While Baltimore is famous for crabs, there’s another summer treat that every Baltimorean looks forward to all year long: the snowball. Snowballs are distinct from other forms of icy treats like Italian ice and the far-inferior snow cone. It is shaved ice (not chopped or ground), topped with a sweet syrup (never fresh fruit), and served in long cup. (Sometimes, it is even bisected with marshmallow fluff or a scoop of vanilla ice cream to add a creamy element to the texture.) Every Baltimorean I know either worked at or regularly patronized a snowball stand during childhood summers in order survive the Maryland humidity.

A snowball shack of olde

Snowballs have been a staple of Baltimorean lives since the 1800s. According to PreservationMaryland.org, ice shipments would pass through Baltimore on their way South, and children would chase the trucks asking for shavings. Jess Mayhugh at Serious Eats explains that when children brought the shavings home, their mothers topped them with egg, vanilla, and sugar, creating the original recipe for the classic snowball flavor, “egg custard.” This “penny sundae” has been a favorite low-cost summer treat in Charm City ever since!

Snowball stands now dot the Maryland map, and flavors have expanded beyond the original to dozens of other tastes and combinations. As a kid, I was lucky enough to have a snowball machine in my house, and my grandfather had a different type at his home in Rehoboth Beach, so I have 30 years of experience with shaved ice shenanigans.

A top-loading snowball machine (the kind I had growing up)

Because of my lifetime experience with the Baltimore snowball, I was incredulous when I heard Hawaiians claiming they had the most delicious shaved ice dessert in America. So, here is my (not entirely unbiased) point by point comparison of these 2 sweet icy treats.


In this arena, these two types of shaved ice are simply different.

While egg custard is now made synthetically instead of with fresh egg, it remains a favorite flavor for Baltimore snowballs. Other top choices include cherry, thick chocolate sauce, and Skylite (Koldkiss’s electric-colored, raspberry-inspired concoction).

Hawaiian shave ice on the other hand offers a variety of Asian-inspired flavors like yuzu, guava, and mizores (Japanese bubble soda). Mastsumoto Shave Ice (on the north shore of Oahu) also offered local Hawaiian flavors like lihikai, a version of passion fruit. Instead of marshmallow, you can also top Hawaiian shave ice with condensed milk or a bean syrup. (Not my taste, but I’m sure it’s a hit for many people.)

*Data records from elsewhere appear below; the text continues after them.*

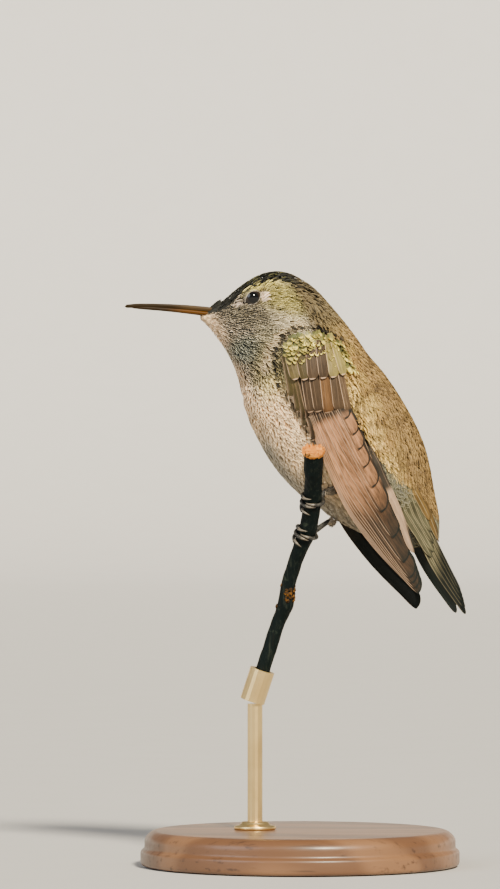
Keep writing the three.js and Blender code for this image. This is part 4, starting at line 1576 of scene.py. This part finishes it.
def add_coverts(blades, own):
    """Long narrow coverts at the leading edge, then greater coverts and median ones over their roots."""
    chance = np.random.default_rng(12)
    brown, gold = np.array(own.covert_brown), np.array(own.covert_green)
    rufous = np.array([0.16, 0.082, 0.034])

    def add(start, end, outer, inner, height, tint, **more):
        random = chance.random()
        start, end = np.array(start) + [0, outer], np.array(end) + [0, outer]
        path = np.array([start, lerp(start, end, 0.5) - [0, 0.12], end]) * [1, MM]
        blades.add(path, (outer * MM, inner * MM), height * MM, tint * (0.85 + 0.3 * random), tint * 0.5,
                   rows=20, random=random, **more)

    for k, aside in enumerate((-1.6, -1.5, -1.2, -0.6)):
        add((0.06 + 0.02 * k, 0.35 * k), (0.20 + 0.055 * k, aside), 0.25, 0.5, 0.34 - 0.05 * k,
            lerp(brown * 0.6, gold, 0.10 - 0.03 * k), tip=3.0)
    # Greater coverts: root, tip, widths on the outer and inner side, colour
    greater = [
        ((0.09, 2.45), (0.270, 0.0), 0.7, 1.5, brown),
        ((0.09, 4.0), (0.278, 1.4), 0.75, 1.7, brown),
        ((0.09, 6.3), (0.293, 3.0), 0.8, 1.8, rufous),
        ((0.09, 8.5), (0.303, 5.0), 1.3, 1.6, brown * 1.3),
        ((0.12, 9.4), (0.324, 7.2), 0.7, 0.7, brown * 1.8),
    ]
    for k, (start, end, outer, inner, tint) in enumerate(greater):
        add(start, end, outer, inner, 0.5 + 0.07 * k, tint, tip=1.15)
    # Median coverts: distance from the first edge at the root, tip, width on the inner side, colour
    mixed = lerp(gold, brown, 0.88)
    median = [
        (0.6, (0.148, -0.5), 1.2, mixed * 0.8),
        (2.6, (0.160, 1.1), 1.3, mixed * 0.5),
        (5.0, (0.167, 2.4), 1.5, brown),
        (7.1, (0.178, 4.5), 1.5, brown * 0.9),
        (9.2, (0.188, 6.5), 1.5, lerp(gold, brown, 0.72)),
        (10.4, (0.194, 8.8), 1.0, lerp(gold, brown, 0.55) * 0.9),
    ]
    for k, (aside, end, inner, tint) in enumerate(median):
        add((0.05, aside), end, 0.8, inner, 0.85 + 0.06 * k, tint, tip=1.2)


def covert_markings(roots, random):
    """Yellow-green scales with dark roots, partly painted shade between them, browner towards the back."""
    own = flight_settings()
    spots = roots / MM
    clump = ease(speckle(spots, 3.0, 71), 0.35, 0.7)
    tint = np.array(own.covert_green) * (0.45 + 1.0 * random)[:, None]
    tint = paint(tint, own.covert_brown, (1 - clump) * 0.3)
    shade = np.array(own.covert_root_shade) * (0.6 + 0.8 * random)[:, None]
    return tint, paint(shade, own.covert_green, clump * 0.15)


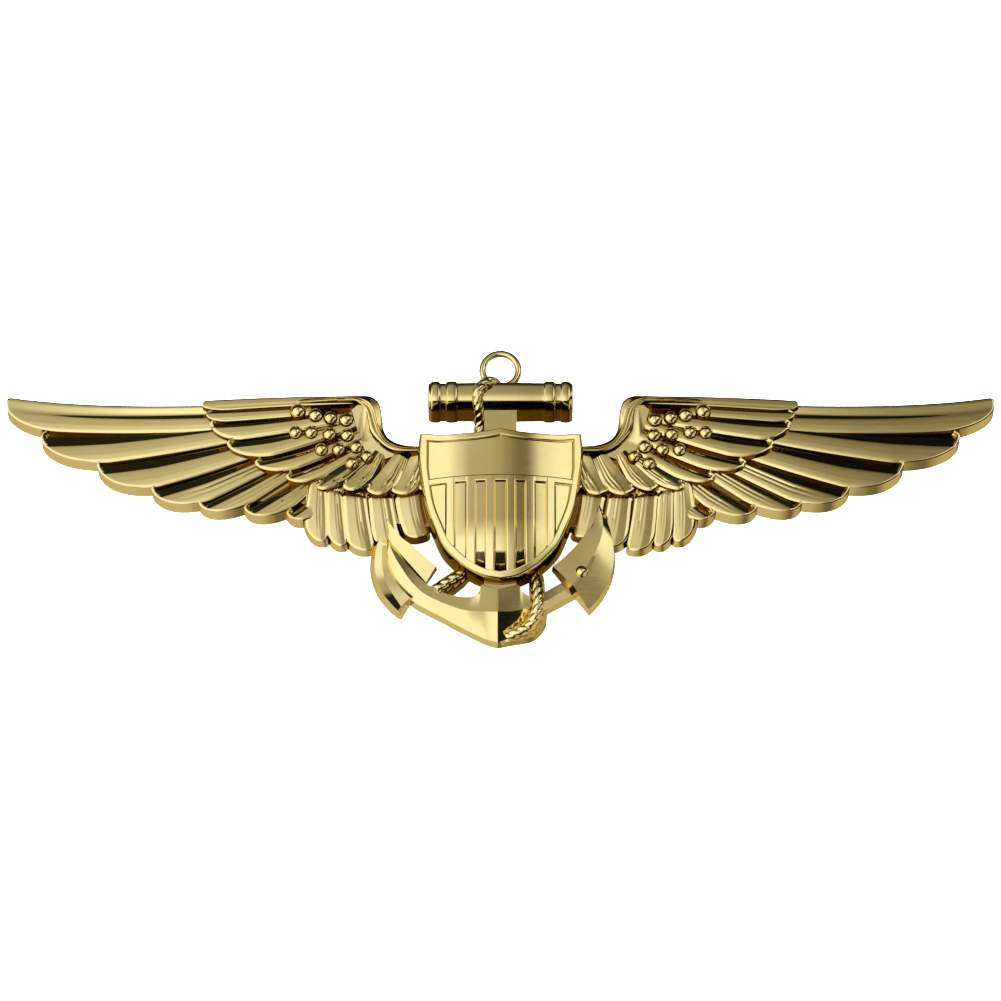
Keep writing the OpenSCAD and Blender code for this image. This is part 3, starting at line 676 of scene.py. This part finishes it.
def build_shield():
    """The border, the sunk panels, the cross bar and the raised pales."""
    outer = shield_outline()
    inward = left_of(unit(np.roll(outer, -1, 0) - np.roll(outer, 1, 0)))
    inner = outer + inward * BORDER
    side_x = SHIELD_SIDE[CORNER][0] - BORDER
    inner[:, 0] = np.clip(inner[:, 0], -side_x, side_x)
    inner[:, 1] = np.minimum(inner[:, 1], edge_y(outer, inner[:, 0], True) - BORDER)
    middle = outer + inward * BORDER * 0.5
    solids = [strip(outer, inner, dome, 0.8, closed=True)]
    panel_rows = []
    for x in (SHIELD_HALF - 0.28) * np.sin(np.linspace(-1, 1, 121) * math.pi / 2):
        ys = np.linspace(edge_y(middle, x, False), edge_y(middle, x, True), 60)
        panel_rows.append(np.column_stack([ys * 0 + x, ys, panel_h(x, ys)]))
    solids.append(sheet_solid(np.array(panel_rows), 1.0, 0.0))
    bar_x = np.linspace(-5.45, 5.45, 60)
    bar = [np.column_stack([bar_x, bar_x * 0 + y]) for y in (BAR_TOP, BAR_LOW)]
    solids.append(strip(*bar, bar_h, 1.5))
    for a, b in BARS:
        for side in (-1, 1):
            ys = np.linspace(BAR_TOP - 0.1, edge_y(inner, (a + b) / 2, False) - 0.25, 50)
            pale = [np.column_stack([ys * 0 + side * x, ys]) for x in (a, b)]
            solids.append(strip(*pale, bar_h, 1.5))
    front_piece("shield", solids)


# ---------------------------------------------------------------- anchor
def creased(lines, low=0.0, count=70, draft=0.1):
    """A bar whose top is flat facets between creases. Each line is a crease, through (x, y, h) points."""
    lines = [resample(through(line), count) for line in lines]
    fill = np.linspace(0, 1, 9)[:-1, None]
    strips = [mix(a[:, None], b[:, None], fill[None]) for a, b in zip(lines[:-1], lines[1:])]
    return sheet_solid(np.concatenate(strips + [lines[-1][:, None]], axis=1), low, draft)


VIEW_H = 2.0  # height at which v is measured from the same place as y


def seen(*points):
    """Points given in the photo's view, as (x, v, h), turned into (x, y, h). v is mm up the view."""
    over, along = round(math.cos(VIEW_ELEVATION), 3), round(math.sin(VIEW_ELEVATION), 3)
    return [(x, round((v - over * (h - VIEW_H) + over * x * x / (2 * BOW_R)) / along, 2), h)
            for x, v, h in points]


# Each line is a crease of the arms, from the shank outwards: the left arm, then the crown and the right arm
ARM_UPPER = seen((-0.2, -6.05, 2.1), (-1.3, -6.05, 2.05), (-1.45, -6.45, 2), (-1.9, -6.85, 1.9),
                 (-2.6, -6.9, 1.8), (-3.5, -6.75, 1.68), (-4.5, -6.4, 1.55), (-5.4, -5.8, 1.47),
                 (-6.2, -5, 1.42), (-7, -4, 1.4), (-7.8, -2.85, 1.4))
ARM_RIDGE = seen((-0.2, -7.9, 2.2), (-1.2, -7.9, 2.08), (-2.5, -7.8, 1.9), (-3.5, -7.5, 1.75),
                 (-4.5, -7.1, 1.63), (-5.5, -6.55, 1.55), (-6.3, -5.75, 1.5), (-7, -4.75, 1.5),
                 (-7.5, -3.9, 1.48), (-7.9, -2.9, 1.42))
ARM_LOWER = seen((-0.2, -10.05, 1), (-1, -9.85, 0.95), (-2, -9.4, 0.92), (-3, -8.9, 0.92), (-4, -8.35, 0.95),
                 (-5, -7.85, 0.97), (-6, -7.3, 0.97), (-6.8, -6.6, 0.97), (-7.5, -5.65, 1), (-8, -4.5, 1.05),
                 (-8.05, -3.2, 1.2))
CROWN_UPPER = seen((-0.2, -6.05, 2.1), (1.2, -6.05, 2), (1.5, -6.5, 1.95), (2.1, -6.85, 1.85),
                   (2.7, -6.75, 1.7), (3.3, -6.45, 1.6), (4.2, -5.95, 1.5), (5.3, -5.4, 1.5))
CROWN_RIDGE = seen((-0.2, -7.9, 2.2), (1, -7.85, 2.05), (2, -7.6, 1.9), (3.2, -7.15, 1.7), (4.2, -6.6, 1.6),
                   (5.5, -5.9, 1.55))
CROWN_LOWER = seen((-0.2, -10.05, 1), (1, -9.8, 0.9), (2, -9.2, 0.9), (2.7, -8.4, 0.9), (3.3, -7.75, 0.95),
                   (4.2, -7.25, 0.95), (5.7, -6.4, 0.95))
SHANK = [(-1.15, 6.8), (-1.15, -6.6), (-0.2, -6.9), (1.1, -6.6), (1.15, 6.8)]
ROPE_BED = [(2.0, -5.0), (2.0, -6.8), (2.1, -8), (0, -9.8), (0, -10.4), (1, -10.3), (2.3, -10.0),
            (3.05, -9.2), (3.25, -8.2), (3.15, -6.8), (2.9, -5.3)]
STRUT = [(-1.9, -5.2), (-2.6, -4.6), (-3.6, -5.3), (-4.9, -6.2), (-4.6, -7.1), (-3.7, -6.9), (-2.6, -6.0)]
FACET_CREASE = 14.0  # degrees over which an edge of the anchor's arms and palms stays sharp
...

This is the area in which Baltimore snowballls and Hawaiian shave ice are most similar. Both treats are, indeed, shaved. Hawaiian ice is shaved circularly off a large block of ice and snowball machines are generally top-loaded with the ice shaved horizontally as gravity pushes it down.

As a result, both of these treats have a refreshing and smooth consistency. They are neither chunky like a snow cone, nor so light they evaporate in your mouth like the “snow” that has recently found popularity at shops like Snowdays.


Here’s the category where I think the Baltimore snowball really romps the competition. Thankfully, neither of these treats are presented in a paper cone, like a snow cone. That simply drains all the flavoring to the bottom, and lets it seep through onto your hands.

However, the Hawaiian ice presentation also fails by comparison. It is presented as an enormous ball in a bowl (far too big if you ask me). You are supposed to dig into your shave ice with a tiny wooden paddle which, while less wasteful for the environment, makes for tiny bites and inflexible scooping. I found that in this format the shave ice quickly melted into a soup, and it was even a rainy day! Without chunks of ice to temper it, I found the flavoring far too sweet, so I was rushing to enjoy the shave ice before I was forced to throw a lot of it out. Finally, mochi was presented as a “topping” for the shave ice, but because of the tiny wooden utensil and the giant ball shape, it was really more of a side dish, and couldn’t easily be eaten with the shave ice itself.

The Baltimore presentation in a tall cup with a long plastic spoon is clearly superior. It maximizes freeze time, and allows you to dig into the cup for different levels of syrup saturation.

Overall, my loyalty remains with the shave ice delicacy of my youth. However, I did appreciate that my travels exposed me to a worthy culinary rival.